More than 70 anti-Semitic incidents have been reported across the UK since the start of the month as British Jewry continues to face a backlash from the Middle East crisis.
The numbers include 10 violent incidents and represent “roughly double the number we would expect under ‘normal’ circumstances”, according to the Community Security Trust.
Cases include a brick being thrown at a synagogue in Belfast and “baby murderers” being shouted at a shul in Liverpool.
In north London, a rabbi was verbally abused by a group of youths shouting ‘Free Palestine, F*** the Zionists, F*** the Jews.”
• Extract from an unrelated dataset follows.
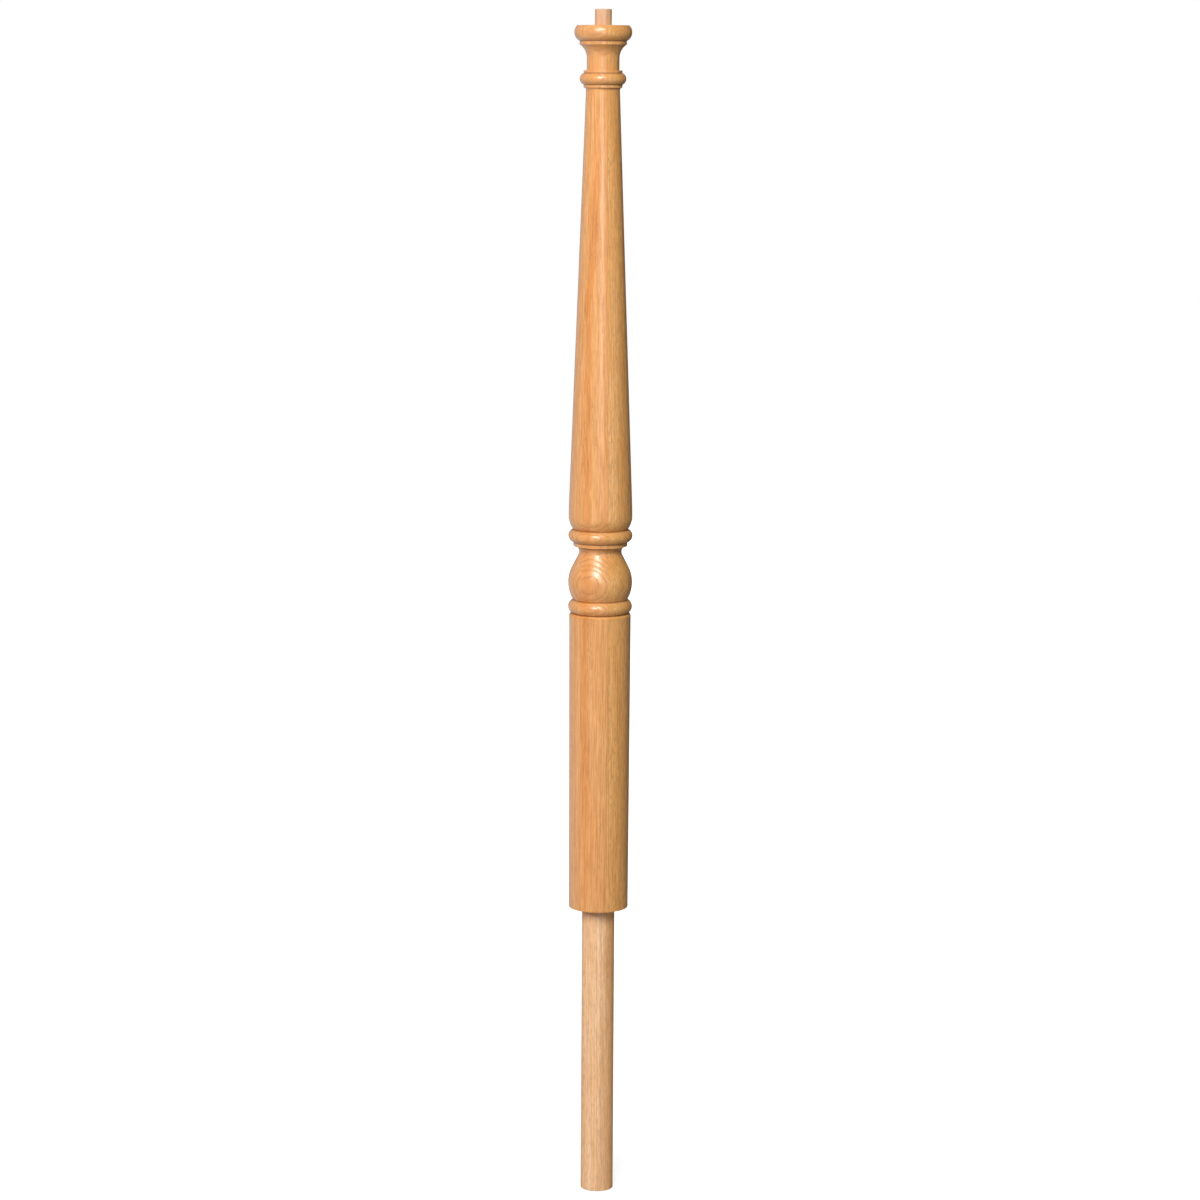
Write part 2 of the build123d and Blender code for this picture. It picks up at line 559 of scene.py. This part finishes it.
# %% [markdown]
# ## Marks of the tree and of the workshop, and painted shade in the grooves
#
# A darker mineral streak wanders down the left of the taper and the shaft: minerals in the sap stain
# some oak that way. The V grooves and the corners under the beads and listels get painted shade: their
# colour is pulled towards the dark pore colour where shade falls. The lacquer is rubbed thin on the
# top edge of the plain shaft, so that edge hardly shines. Where the lathe cuts across the rings, on the
# bulb and a little on the head, their edges are crisp and the fibres show little. On the long straight
# parts it is the other way round.

# %% Marks
bulb_height = 395.0
bulb_reach = 45.0
head_from = 935.0
head_blend = 15.0
# Heights of painted shade: the V grooves and the corners under the beads and listels.
groove_shade_heights = (349.0, 364.6, 426.0, 431.5, 446.5, 953.0, 966.0, 1001.9)
groove_shade_edge = (0.2, 1.3)
worn_edge_height = 346.9
worn_edge = (0.8, 2.2)
streak_left = -16.8
streak_at_foot = -38.1
streak_lean = 0.037
streak_wander = 8.0
streak_wander_size = (60, 60, 45)
streak_ends = (860.0, 940.0)
streak_edge = (1.5, 6.5)


def across_the_rings(tree, up):
    """1 on the bulb, a half on the head, and nothing on the long straight parts."""
    from_bulb = maths(tree, "ABSOLUTE", maths(tree, "SUBTRACT", up, bulb_height))
    on_bulb = fade(tree, from_bulb, bulb_reach, 2 * bulb_reach, 1.0, 0.0)
    on_head = fade(tree, up, head_from, head_from + head_blend, 0.0, 0.5)
    return maths(tree, "MAXIMUM", on_bulb, on_head)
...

A week after the hashtag #Hitlerwasright trended on Twitter, one protester at a pro-Palestinian demonstration in London displayed a sign saying: ‘Save Gaza! Hitler, you were right”, while other protesters have used Nazi imagery to abuse Israel.
The CST said around two thirds of the total number of incidents reveal a direct link to the conflict and the number of cases reported has “escalated” since the IDF launched Operation Protective Edge on 8 July.
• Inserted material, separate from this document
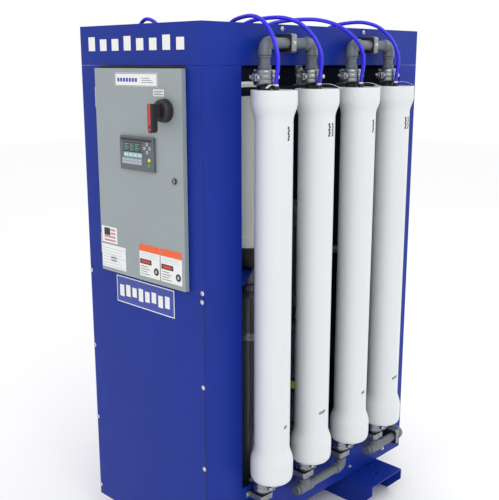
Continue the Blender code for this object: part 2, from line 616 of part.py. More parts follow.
def make_permeate_side():
    """Blue tubes from the caps' centre ports over the header to a manifold inside."""
    seat = MANIFOLD_Z + 0.041
    for number, (y0, y1) in enumerate(zip(MANIFOLD_Y, VESSEL_Y), start=1):
        x1 = VESSEL_X + 0.007
        profile = [(MANIFOLD_X, seat + 2 * GAP), (MANIFOLD_X + 0.0002, 1.690), (0.177, 1.728), (0.203, 1.750),
                   (0.242, 1.7610), (0.289, 1.7640), (0.328, 1.752), (0.356, 1.729), (0.380, 1.694),
                   (0.396, 1.652), (0.399, 1.615), (0.3945, 1.585), (x1 + 0.0003, 1.565), (x1, VESSEL_TOP + 0.010 + 2 * GAP)]
        span = x1 - MANIFOLD_X
        points = [(x, y0 + (y1 - y0) * min((x - MANIFOLD_X) / span, 1), z) for x, z in profile]
        add_object(f"permeate_tube_{number}", tube(points, TUBE_R), "blue_tube")
    manifold = pipe([(MANIFOLD_X, 0.175, MANIFOLD_Z), (MANIFOLD_X, PRODUCT_Y, MANIFOLD_Z),
                     (PRODUCT_X - 0.025, PRODUCT_Y, MANIFOLD_Z)], MANIFOLD_R, 0.0170, 0.018, 0.014)
    ports = [(MANIFOLD_X, y) for y in MANIFOLD_Y] + [(PRODUCT_X, PRODUCT_Y)]
    for x, y in ports:
        manifold = join(manifold, turned([(0, MANIFOLD_Z), (0.0100, MANIFOLD_Z), (0.0100, seat - 0.004),
                                          (0.0088, seat), (0, seat)], 8, (x, y, 0)))
    add_object("permeate_manifold", manifold, "pvc_grey")


def make_product_line():
    """Loop of tube from the manifold, and the pipe that takes the product to the back."""
    start, low = MANIFOLD_Z + 0.041 + 3 * GAP, 1.480
    points = [(PRODUCT_X, PRODUCT_Y, start), (PRODUCT_X - 0.002, PRODUCT_Y, 1.700), (-0.128, PRODUCT_Y, 1.745),
              (-0.158, PRODUCT_Y, 1.765), (-0.196, PRODUCT_Y, 1.7690), (-0.229, PRODUCT_Y, 1.745),
              (-0.247, PRODUCT_Y, 1.700), (METER_X, PRODUCT_Y, 1.620), (METER_X, PRODUCT_Y, low + GAP)]
    add_object("product_tube", tube(points, TUBE_R), "blue_tube")
    x, z = BACK_PORTS[1]
    outlet = pipe([(METER_X, PRODUCT_Y, low), (METER_X, PRODUCT_Y, z), (METER_X, 0.300, z),
                   (x, 0.300, z), (x, HD + LEVER_FRONT, z)], MANIFOLD_R, 0.0170, 0.018, 0.008,
                  ((0.0, 0.030, 0.0170),))
    add_object("product_pipe", outlet, "pvc_grey")


# ---------------------------------------------------------------- pump and prefilter
PUMP = (0.040, 0.200)
PUMP_PORT = 0.098
FEED_X = PUMP[0]
FILTER = (0.150, -0.215)
FILTER_R = 0.066


def make_pump():
    """Vertical multistage pump: casing, motor, and the shaft with its coupling and fan."""
    x, y = PUMP
    foot = box((x - 0.095, y - 0.080, SHEET + GAP), (x + 0.095, y + 0.080, 0.040))
    casing = turned([(0.0092, 0.030), (0.066, 0.030), (0.070, 0.150), (0.060, 0.160), (0.060, 0.560),
                     (0.070, 0.570), (0.070, 0.596), (0.0092, 0.596)], 16, (x, y, 0))
    ports = rod((x, y - PUMP_PORT + GAP, BOTTOM_PIPE_Z), (x, y - 0.040, BOTTOM_PIPE_Z), 0.0230, 10)
    stool = [box((x + s * 0.052 - 0.010, y - 0.012, 0.590), (x + s * 0.052 + 0.010, y + 0.012, 0.6896))
             for s in (-1, 1)]
    flange = turned([(0.030, 0.678), (0.075, 0.678), (0.075, 0.690), (0.030, 0.690)], 16, (x, y, 0))
    inlet = rod((x - 0.105, y, BOTTOM_PIPE_Z), (x - 0.040, y, BOTTOM_PIPE_Z), 0.0230, 10)
    body = join(casing, foot, ports, inlet, *stool, flange)
    body = cut(body, rod((x, y, -0.02), (x, y, 0.75), 0.0088, 12))
    add_object("pump_casing", body, "steel")
    motor = turned([(0.0100, 0.6904), (0.075, 0.6904), (0.082, 0.705), (0.082, 1.010), (0.076, 1.0200),
                    (0.076, 1.0800), (0.070, 1.0860), (0.022, 1.0860), (0.022, 1.0800), (0.071, 1.0800),
                    (0.071, 1.0220), (0.0100, 1.0220)], 16, (x, y, 0))
    terminal = box((x + 0.070, y - 0.045, 0.830), (x + 0.118, y + 0.045, 0.930))
    add_object("pump_motor", join(motor, terminal), "motor_grey")
    shaft = turned([(0, 0.060), (0.0078, 0.060), (0.0078, 0.610), (0.0240, 0.610), (0.0240, 0.668),
                    (0.0078, 0.668), (0.0078, 1.034), (0.0200, 1.034), (0.0200, 1.070), (0, 1.070)], 12, (x, y, 0))
    blades = []
    for k in range(6):
        turn = Matrix.Rotation(math.radians(60 * k), 4, "Z")
        blades.append(moved(box((0.018, -0.0015, 1.036), (0.064, 0.0015, 1.068)), (x, y, 0), turn))
    add_object("pump_shaft", join(shaft, *blades), "steel", (x, y, 0))


def make_prefilter():
    """Cartridge prefilter stood on its head above the booster canister."""
    x, y = FILTER
    head = turned([(0, 0.9214), (0.052, 0.9214), (0.066, 0.936), (0.072, 0.965), (0.072, 0.9996), (0, 0.9996)],
                  16, (x, y, 0))
    port = rod((x - 0.100, y, 0.960), (x, y, 0.960), 0.0230, 10)
    neck = rod((x, y, 0.8604), (x, y, 0.940), 0.0205, 10)
    add_object("prefilter_head", join(head, port, neck), "black_plastic")
    r = FILTER_R
    sump = turned([(0, 1.0), (0.070, 1.0), (0.070, 1.040), (r, 1.046), (r, 1.500), (r * 0.94, 1.526),
                   (r * 0.76, 1.546), (r * 0.45, 1.558), (0, 1.562)], 16, (x, y, 0))
    add_object("prefilter_sump", sump, "white_frp")
    canister = turned([(0, SHEET + GAP), (0.074, SHEET + GAP), (0.074, 0.035), (0.068, 0.040), (0.068, 0.660),
                       (0.073, 0.662), (0.073, 0.696), (0.068, 0.698), (0.068, 0.810), (0.040, 0.835),
                       (0.034, 0.835), (0.034, 0.860), (0, 0.860)], 16, (x, y, 0))
    add_object("booster_canister", canister, "motor_grey")
    port_x, z = BACK_PORTS[2]
    start = (x - 0.100 - GAP, y, 0.960)
    inlet = pipe([start, (port_x, y, 0.960), (port_x, y, z), (port_x, HD + LEVER_FRONT, z)],
                 bend=0.023, reach=0.010)
    add_object("inlet_pipe", inlet, "pvc_grey")


# ---------------------------------------------------------------- build
clear_scene()
UNIT = bpy.data.objects.new("unit_frame", None)
UNIT.location = (CAB_X, 0, SKID_H)
bpy.context.scene.collection.objects.link(UNIT)

make_skid_channels()
make_base_pan()
make_side_panels()
make_front()
make_left_and_back()
make_header()
make_enclosure()
make_door()
make_latch_and_handle()
make_controller()
make_vessels()
make_couplings()
make_crossovers()
make_end_pipes()
make_clamps()
make_permeate_side()
make_product_line()
make_pump()
make_prefilter()
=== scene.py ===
# %% [markdown]
# # A reverse osmosis unit, piece by piece
# The solid model already fixes every size and joint. This script dresses it: each hard-edged
# solid is swapped for a finely modelled piece, and every surface gets a material built from
# nodes. Read it cell by cell; each step says what the real piece is and why it is made this way.

# %% Load the solid model
import math
import bmesh
import bpy
from mathutils import Matrix, Vector


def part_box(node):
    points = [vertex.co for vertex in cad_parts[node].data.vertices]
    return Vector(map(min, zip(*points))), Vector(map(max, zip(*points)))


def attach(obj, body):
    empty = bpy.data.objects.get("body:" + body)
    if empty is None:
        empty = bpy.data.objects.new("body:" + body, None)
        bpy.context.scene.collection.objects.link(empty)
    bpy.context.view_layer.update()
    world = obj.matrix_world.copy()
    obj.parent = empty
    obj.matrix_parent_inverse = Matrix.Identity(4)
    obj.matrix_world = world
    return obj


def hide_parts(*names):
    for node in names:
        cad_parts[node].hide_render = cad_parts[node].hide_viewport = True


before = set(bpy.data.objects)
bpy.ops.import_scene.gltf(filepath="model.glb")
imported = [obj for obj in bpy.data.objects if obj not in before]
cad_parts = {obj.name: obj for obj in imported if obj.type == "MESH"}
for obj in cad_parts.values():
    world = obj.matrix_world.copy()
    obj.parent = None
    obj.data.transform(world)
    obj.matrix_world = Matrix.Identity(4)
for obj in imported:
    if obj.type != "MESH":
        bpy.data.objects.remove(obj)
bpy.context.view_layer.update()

# %% [markdown]
# ## Camera first
# Everything else is judged through the camera, so it is placed before any piece. The view looks
# down a little on the control side and the vessel side together. A long lens keeps the tall
# cabinet from leaning, and the shift stays at zero so that other views aren't skewed.

# %% Camera, floor and lights
scene = bpy.context.scene
SKID_H = 0.105
CAMERA_PLACE = (2.078, -2.205, 1.620)       # in the cabinet's own frame
CAMERA_TILT, CAMERA_TURN = 76.975, 44.003
LENS = 58.1
FLOOR_HALF = 14
cabinet_low, cabinet_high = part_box("header_band")
CAB_X = (cabinet_low[0] + cabinet_high[0]) / 2
OFFSET = Vector((CAB_X, 0, SKID_H))         # the cabinet's own frame, used by every piece below

camera_data = bpy.data.cameras.new("camera")
camera_data.lens = LENS
camera_data.sensor_width = 36
camera_data.sensor_fit = "HORIZONTAL"
camera = bpy.data.objects.new("camera", camera_data)
camera.location = OFFSET + Vector(CAMERA_PLACE)
camera.rotation_euler = (math.radians(CAMERA_TILT), 0, math.radians(CAMERA_TURN))
scene.collection.objects.link(camera)
scene.camera = camera


def node_tree(name, kind="MATERIAL"):
    mat = bpy.data.materials.new(name)
    mat.use_nodes = True
    return mat, mat.node_tree, mat.node_tree.nodes["Principled BSDF"]


floor_mat, tree, shader = node_tree("floor")
shader.inputs["Base Color"].default_value = (0.97, 0.97, 0.97, 1)
shader.inputs["Roughness"].default_value = 0.75
grain = tree.nodes.new("ShaderNodeTexNoise")
grain.inputs["Scale"].default_value = 8
bump = tree.nodes.new("ShaderNodeBump")
bump.inputs["Strength"].default_value = 0.02
tree.links.new(grain.outputs["Fac"], bump.inputs["Height"])
tree.links.new(bump.outputs["Normal"], shader.inputs["Normal"])
floor_mesh = bpy.data.meshes.new("floor")
corners = [(FLOOR_HALF * x, FLOOR_HALF * y, 0) for x, y in ((-1, -1), (1, -1), (1, 1), (-1, 1))]
floor_mesh.from_pydata(corners, [], [(0, 1, 2, 3)])
floor_mesh.materials.append(floor_mat)
floor = bpy.data.objects.new("floor", floor_mesh)
scene.collection.objects.link(floor)

world = bpy.data.worlds.new("studio")
world.use_nodes = True
world.node_tree.nodes["Background"].inputs["Color"].default_value = (1.0, 1.0, 1.0, 1)
world.node_tree.nodes["Background"].inputs["Strength"].default_value = 1.0
scene.world = world
scene.view_settings.view_transform = "Standard"     # plain colours, so white stays white


def soft_light(name, place, target, size, power):
    data = bpy.data.lights.new(name, "AREA")
    data.shape, data.size, data.energy = "SQUARE", size, power
    light = bpy.data.objects.new(name, data)
    light.location = place
    light.rotation_euler = (Vector(target) - Vector(place)).to_track_quat("-Z", "Y").to_euler()
    scene.collection.objects.link(light)


soft_light("key_light", (3.4, -2.2, 4.2), (0, 0, 1.0), 2.6, 60)
soft_light("front_fill", (-1.5, -4.0, 2.2), (0, 0, 1.0), 2.5, 2)
soft_light("back_fill", (1.5, 4.0, 3.5), (0, 0, 1.0), 2.5, 30)
print("camera", [round(v, 3) for v in camera.location], "lens", camera_data.lens)

# %% [markdown]
# ## Materials
# A single flat colour looks like plastic from a toy. Real surfaces vary a little everywhere:
# paint pools, powder coat has an orange-peel skin, zinc has crystals. One function builds all of
# them from three layers of noise in object space (tint, roughness and relief), and each material
# is a different choice of scale and strength. Object coordinates are used because they stay
# fixed to the piece from every side.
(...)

Around 14 incidents have involved the use of social media, with one user writing on Twitter: “I say we go bomb Stamford hill up just so the Jews feel the pain.”
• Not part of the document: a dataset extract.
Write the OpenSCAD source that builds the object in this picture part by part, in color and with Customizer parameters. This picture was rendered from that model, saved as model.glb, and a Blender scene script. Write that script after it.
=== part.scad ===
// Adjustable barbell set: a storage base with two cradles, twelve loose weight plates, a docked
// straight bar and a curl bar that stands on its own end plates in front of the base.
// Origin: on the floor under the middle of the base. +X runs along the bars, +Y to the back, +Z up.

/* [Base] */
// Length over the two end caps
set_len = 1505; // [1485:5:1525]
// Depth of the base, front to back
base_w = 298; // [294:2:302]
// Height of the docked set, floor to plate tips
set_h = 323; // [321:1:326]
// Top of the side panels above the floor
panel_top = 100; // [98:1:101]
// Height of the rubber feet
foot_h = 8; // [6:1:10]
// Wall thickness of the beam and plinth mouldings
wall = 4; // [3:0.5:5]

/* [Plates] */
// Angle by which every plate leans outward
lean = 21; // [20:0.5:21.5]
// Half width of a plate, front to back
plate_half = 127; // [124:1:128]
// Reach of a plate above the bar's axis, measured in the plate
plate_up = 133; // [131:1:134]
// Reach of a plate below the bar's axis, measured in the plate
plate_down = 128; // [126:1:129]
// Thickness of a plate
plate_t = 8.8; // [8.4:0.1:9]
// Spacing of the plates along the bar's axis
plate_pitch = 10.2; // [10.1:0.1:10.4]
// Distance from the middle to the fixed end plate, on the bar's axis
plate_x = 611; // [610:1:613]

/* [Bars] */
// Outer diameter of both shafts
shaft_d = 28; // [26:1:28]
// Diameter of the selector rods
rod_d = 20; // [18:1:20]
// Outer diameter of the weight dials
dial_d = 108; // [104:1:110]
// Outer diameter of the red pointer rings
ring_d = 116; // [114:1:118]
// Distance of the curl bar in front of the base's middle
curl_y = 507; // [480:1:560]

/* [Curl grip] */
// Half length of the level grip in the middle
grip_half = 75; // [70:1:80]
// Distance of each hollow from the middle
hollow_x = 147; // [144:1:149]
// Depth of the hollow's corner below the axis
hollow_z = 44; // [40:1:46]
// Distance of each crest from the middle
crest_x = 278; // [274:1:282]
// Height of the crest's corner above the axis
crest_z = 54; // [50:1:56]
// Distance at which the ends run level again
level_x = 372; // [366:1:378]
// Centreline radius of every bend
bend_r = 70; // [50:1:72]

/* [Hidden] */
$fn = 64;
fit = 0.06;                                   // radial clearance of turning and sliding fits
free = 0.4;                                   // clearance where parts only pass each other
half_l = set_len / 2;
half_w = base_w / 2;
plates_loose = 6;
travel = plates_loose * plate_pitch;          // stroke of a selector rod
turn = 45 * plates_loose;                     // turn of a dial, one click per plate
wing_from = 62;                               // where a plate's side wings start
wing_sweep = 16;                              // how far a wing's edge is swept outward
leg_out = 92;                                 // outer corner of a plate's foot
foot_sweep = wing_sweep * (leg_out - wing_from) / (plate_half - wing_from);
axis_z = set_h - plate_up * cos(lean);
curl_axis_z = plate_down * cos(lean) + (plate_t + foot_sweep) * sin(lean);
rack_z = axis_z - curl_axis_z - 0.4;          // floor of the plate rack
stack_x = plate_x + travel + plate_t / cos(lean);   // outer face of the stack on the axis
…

Some suggested that hate or abuse on social media should not be included in numbers, the CST suggested. But it added: “We do not agree. Firstly, if a victim considers a tweet to be offensive or threatening enough to report it, we will respect their feelings and their reaction.
“Secondly, if somebody shouts an anti-Semitic comment at a Jewish person in the street, it may only be heard by one person; if that same comment is put on Twitter, it can be seen by an unlimited number of people and it has a permanent record.”
While the organisation said that reports suggest that anti-Semitism from Muslims “is playing a significant role” in the high numbers, it welcomed a statement from the Muslim Council of Britain Secretary General Dr Shuja Shafi expressing resolve to “ensure the conflict does not affect excellent relations between Muslims and Jews in the UK”.
Dr Shafi said: “We urge all our communities to remember the importance of civility and courtesy between each other. We may hold different views on the conflict, and we may lobby and protest in accordance with our principled positions, but we are committed to ensure that this is not done at the expense of one another.”
The CST’s blog added: “The anti-Semitic incidents and incitement seen in Britain over the past two weeks suggest that this danger is getting more, not less, acute.
“There should be zero tolerance within pro-Palestinian groups, and wider society, for anybody who targets Jews in word or deed.”